** START OF Data excerpt **
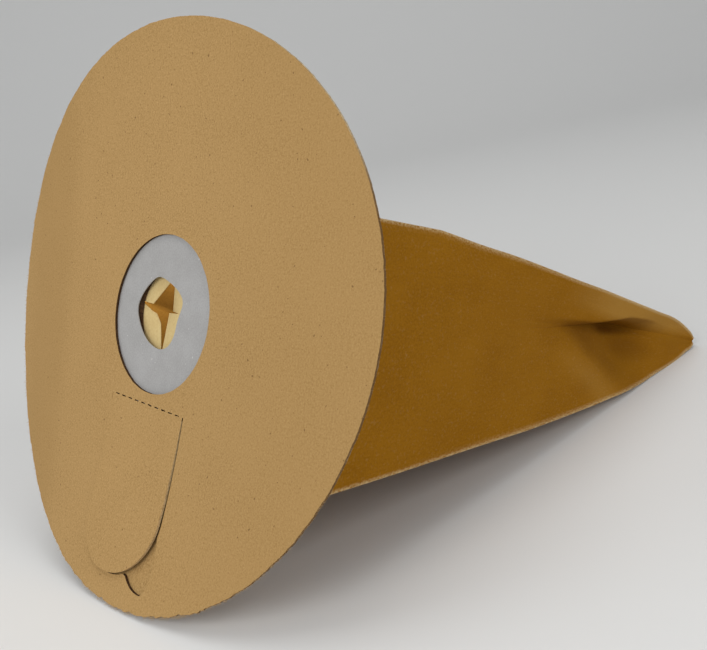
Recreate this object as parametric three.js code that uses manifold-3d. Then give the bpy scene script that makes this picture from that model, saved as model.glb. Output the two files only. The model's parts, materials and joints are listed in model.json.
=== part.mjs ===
// Paper dust bag on a round card disc, for a drum vacuum cleaner.
//
// The disc is two layers of kraft card glued together, with a thin rubber seal held
// between them. A square of cream paper with a crossed slit closes the mouth behind the
// seal, and a brown kraft paper bag with side gussets is glued to the back of the disc.
// The bag lies as it comes to rest: on the lowest point of the disc's rim and on the two
// corners of the bag's end seam.
//
// The disc is drawn upright first. There x runs from its front face into the bag, y across
// it and z up, with the origin in the middle of the front face. The whole drawing is then
// leaned back until rim and seam stand level. All sizes are in millimetres, and the angles
// in degrees.

import * as THREE from "three";
import { mergeVertices } from "three/addons/utils/BufferGeometryUtils.js";
import Module from "manifold-3d";

const wasm = await Module();
wasm.setup();

// Driving dimensions of the card disc.
const discDiameter = 290;
const cardThickness = 1.3;
const windowDiameter = 79;
const backHoleDiameter = 48;
const glueGap = 0.3;
const backCardShiftAcross = -0.9;
const backCardShiftUp = 0.3;
const discSegments = 72;
const curlRings = 5;

// The card has taken a saddle shape: top and bottom come forward, the sides go back.
const flatMiddleDiameter = 104;
const rimDish = 2.1;
const rimSaddle = 8.8;
const saddleTurn = 10;

// Driving dimensions of the rubber seal.
const sealDiameter = 94;
const sealThickness = 0.5;
const nozzleHoleDiameter = 35;
const sealPocketClearance = 2;

// Driving dimensions of the closing flap cut in the front card.
const flapTurn = 6;
const flapFoldDistance = 45.2;
const flapWidth = 61;
const flapRimMargin = 15.3;
const flapCornerRadius = 24.5;
const flapCutWidth = 0.8;
const flapLift = 1.6;
const perforationCount = 10;
const perforationLength = 3.2;
const perforationWidth = 0.7;
const perforationSpan = 58;

// The finger notch beside the flap's corner, measured from the flap's side and end.
const notchBesideFlap = 2.9;
const notchBelowFlap = 2.5;
const notchHeight = 28.2;
const notchWidth = 20.6;
const notchCornerRadius = 8;

// Driving dimensions of the cream mouth sheet.
const mouthSheetSide = 70;
const mouthSheetThickness = 0.4;
const slitCrossingAcross = 8;
const slitCrossingUp = 1;
const slitGap = 0.8;
const upperPetalFold = 24;
const lowerPetalFold = 23;
const rightSlitReach = 21.4;
const upperSlitReach = 21.4;
const upperSlitAngle = 73;
const leftSlitReach = 26;
const leftSlitAngle = 166;
const lowerSlitReach = 15.7;
const lowerSlitAngle = 269;

// Driving dimensions of the paper bag.
const bagWidth = 200;
const bagLength = 344;
const paperThickness = 0.6;
const bagHoleDiameter = 52;
const seamArch = 5.7;
const endFoldShare = 0.985;
const baseFollowLength = 60;

// Cross-sections of the bag from its square bottom, at 0, to its end seam, at 1. Each gives
// the height of the upper and lower corners, the height of the gusset's crease and how far
// the crease is folded in, and the same two for the lip that hangs over the crease.
const bagSections = [
  { at: 0, upper: 52.6, lower: -78.5, crease: -4, fold: -1, lip: 10, lipFold: -0.7 },
  { at: 0.25, upper: 52.6, lower: -61.8, crease: 4, fold: 0, lip: 16, lipFold: 0 },
  { at: 0.5, upper: 44, lower: -44.5, crease: 9.5, fold: 9, lip: 18, lipFold: 6.8 },
  { at: 0.6, upper: 39.7, lower: -36.8, crease: 12.3, fold: 16, lip: 17.5, lipFold: 10 },
  { at: 0.68, upper: 36.7, lower: -30.2, crease: 14.8, fold: 21, lip: 17.6, lipFold: 7 },
  { at: 0.74, upper: 34.1, lower: -24.8, crease: 16.6, fold: 23, lip: 20, lipFold: 3 },
  { at: 0.8, upper: 31.4, lower: -19, crease: 17, fold: 21, lip: 22.8, lipFold: 1.5 },
  { at: 0.86, upper: 28.8, lower: -11.4, crease: 15.8, fold: 12, lip: 23, lipFold: 1.2 },
  { at: 0.91, upper: 26.8, lower: -4.7, crease: 14.8, fold: 8, lip: 22.6, lipFold: 1 },
  { at: 0.945, upper: 24.2, lower: 0.3, crease: 14, fold: 5.5, lip: 19.6, lipFold: 0.8 },
  { at: 0.975, upper: 20.3, lower: 5.9, crease: 13.5, fold: 4, lip: 16.8, lipFold: 0.6 },
  { at: 1, upper: 15, lower: 11, crease: 13.1, fold: 1.5, lip: 14.2, lipFold: 0.4 },
];
const bagStations = [
  0, 0.08, 0.16, 0.25, 0.36, 0.5, 0.6, 0.68, 0.74, 0.77, 0.8, 0.83, 0.86, 0.91, 0.945, 0.975, 1,
];
const bottomRings = 4;
const panelSteps = 10;
const gussetSteps = 4;

// Sizes that follow from the driving dimensions.
const discRadius = discDiameter / 2;
const flatRadius = flatMiddleDiameter / 2;
const backCardFront = cardThickness + glueGap;
const backCardBack = backCardFront + cardThickness;
const sealFront = cardThickness + glueGap;
const sealPocketDepth = sealThickness + glueGap;
const mouthSheetFront = backCardBack + glueGap;
const bagFront = mouthSheetFront + mouthSheetThickness + glueGap;
const through = 4 * cardThickness;
const leanSteps = 30;
const { degToRad } = THREE.MathUtils;

// How far a point of the disc is bent forward out of its flat drawing.
function curl(y, z) {
  const reach = Math.max(0, (Math.hypot(y, z) - flatRadius) / (discRadius - flatRadius));
  const angle = Math.atan2(y, z) - degToRad(saddleTurn);
  return reach * reach * (rimDish + rimSaddle * Math.cos(2 * angle));
}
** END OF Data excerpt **
__What is required__
All of the lines above must be returned exactly.

__Result for this task__
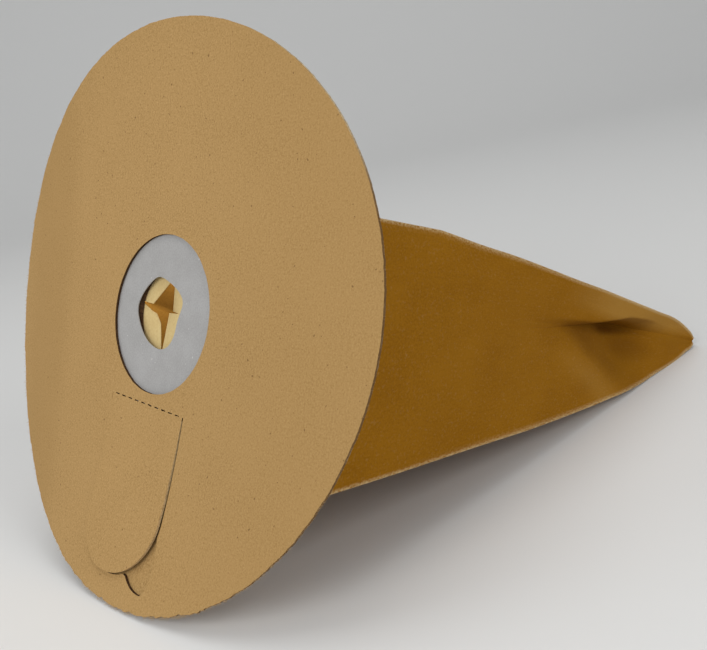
Recreate this object as parametric three.js code that uses manifold-3d. Then give the bpy scene script that makes this picture from that model, saved as model.glb. Output the two files only. The model's parts, materials and joints are listed in model.json.
=== part.mjs ===
// Paper dust bag on a round card disc, for a drum vacuum cleaner.
//
// The disc is two layers of kraft card glued together, with a thin rubber seal held
// between them. A square of cream paper with a crossed slit closes the mouth behind the
// seal, and a brown kraft paper bag with side gussets is glued to the back of the disc.
// The bag lies as it comes to rest: on the lowest point of the disc's rim and on the two
// corners of the bag's end seam.
//
// The disc is drawn upright first. There x runs from its front face into the bag, y across
// it and z up, with the origin in the middle of the front face. The whole drawing is then
// leaned back until rim and seam stand level. All sizes are in millimetres, and the angles
// in degrees.

import * as THREE from "three";
import { mergeVertices } from "three/addons/utils/BufferGeometryUtils.js";
import Module from "manifold-3d";

const wasm = await Module();
wasm.setup();

// Driving dimensions of the card disc.
const discDiameter = 290;
const cardThickness = 1.3;
const windowDiameter = 79;
const backHoleDiameter = 48;
const glueGap = 0.3;
const backCardShiftAcross = -0.9;
const backCardShiftUp = 0.3;
const discSegments = 72;
const curlRings = 5;

// The card has taken a saddle shape: top and bottom come forward, the sides go back.
const flatMiddleDiameter = 104;
const rimDish = 2.1;
const rimSaddle = 8.8;
const saddleTurn = 10;

// Driving dimensions of the rubber seal.
const sealDiameter = 94;
const sealThickness = 0.5;
const nozzleHoleDiameter = 35;
const sealPocketClearance = 2;

// Driving dimensions of the closing flap cut in the front card.
const flapTurn = 6;
const flapFoldDistance = 45.2;
const flapWidth = 61;
const flapRimMargin = 15.3;
const flapCornerRadius = 24.5;
const flapCutWidth = 0.8;
const flapLift = 1.6;
const perforationCount = 10;
const perforationLength = 3.2;
const perforationWidth = 0.7;
const perforationSpan = 58;

// The finger notch beside the flap's corner, measured from the flap's side and end.
const notchBesideFlap = 2.9;
const notchBelowFlap = 2.5;
const notchHeight = 28.2;
const notchWidth = 20.6;
const notchCornerRadius = 8;

// Driving dimensions of the cream mouth sheet.
const mouthSheetSide = 70;
const mouthSheetThickness = 0.4;
const slitCrossingAcross = 8;
const slitCrossingUp = 1;
const slitGap = 0.8;
const upperPetalFold = 24;
const lowerPetalFold = 23;
const rightSlitReach = 21.4;
const upperSlitReach = 21.4;
const upperSlitAngle = 73;
const leftSlitReach = 26;
const leftSlitAngle = 166;
const lowerSlitReach = 15.7;
const lowerSlitAngle = 269;

// Driving dimensions of the paper bag.
const bagWidth = 200;
const bagLength = 344;
const paperThickness = 0.6;
const bagHoleDiameter = 52;
const seamArch = 5.7;
const endFoldShare = 0.985;
const baseFollowLength = 60;

// Cross-sections of the bag from its square bottom, at 0, to its end seam, at 1. Each gives
// the height of the upper and lower corners, the height of the gusset's crease and how far
// the crease is folded in, and the same two for the lip that hangs over the crease.
const bagSections = [
  { at: 0, upper: 52.6, lower: -78.5, crease: -4, fold: -1, lip: 10, lipFold: -0.7 },
  { at: 0.25, upper: 52.6, lower: -61.8, crease: 4, fold: 0, lip: 16, lipFold: 0 },
  { at: 0.5, upper: 44, lower: -44.5, crease: 9.5, fold: 9, lip: 18, lipFold: 6.8 },
  { at: 0.6, upper: 39.7, lower: -36.8, crease: 12.3, fold: 16, lip: 17.5, lipFold: 10 },
  { at: 0.68, upper: 36.7, lower: -30.2, crease: 14.8, fold: 21, lip: 17.6, lipFold: 7 },
  { at: 0.74, upper: 34.1, lower: -24.8, crease: 16.6, fold: 23, lip: 20, lipFold: 3 },
  { at: 0.8, upper: 31.4, lower: -19, crease: 17, fold: 21, lip: 22.8, lipFold: 1.5 },
  { at: 0.86, upper: 28.8, lower: -11.4, crease: 15.8, fold: 12, lip: 23, lipFold: 1.2 },
  { at: 0.91, upper: 26.8, lower: -4.7, crease: 14.8, fold: 8, lip: 22.6, lipFold: 1 },
  { at: 0.945, upper: 24.2, lower: 0.3, crease: 14, fold: 5.5, lip: 19.6, lipFold: 0.8 },
  { at: 0.975, upper: 20.3, lower: 5.9, crease: 13.5, fold: 4, lip: 16.8, lipFold: 0.6 },
  { at: 1, upper: 15, lower: 11, crease: 13.1, fold: 1.5, lip: 14.2, lipFold: 0.4 },
];
const bagStations = [
  0, 0.08, 0.16, 0.25, 0.36, 0.5, 0.6, 0.68, 0.74, 0.77, 0.8, 0.83, 0.86, 0.91, 0.945, 0.975, 1,
];
const bottomRings = 4;
const panelSteps = 10;
const gussetSteps = 4;

// Sizes that follow from the driving dimensions.
const discRadius = discDiameter / 2;
const flatRadius = flatMiddleDiameter / 2;
const backCardFront = cardThickness + glueGap;
const backCardBack = backCardFront + cardThickness;
const sealFront = cardThickness + glueGap;
const sealPocketDepth = sealThickness + glueGap;
const mouthSheetFront = backCardBack + glueGap;
const bagFront = mouthSheetFront + mouthSheetThickness + glueGap;
const through = 4 * cardThickness;
const leanSteps = 30;
const { degToRad } = THREE.MathUtils;

// How far a point of the disc is bent forward out of its flat drawing.
function curl(y, z) {
  const reach = Math.max(0, (Math.hypot(y, z) - flatRadius) / (discRadius - flatRadius));
  const angle = Math.atan2(y, z) - degToRad(saddleTurn);
  return reach * reach * (rimDish + rimSaddle * Math.cos(2 * angle));
}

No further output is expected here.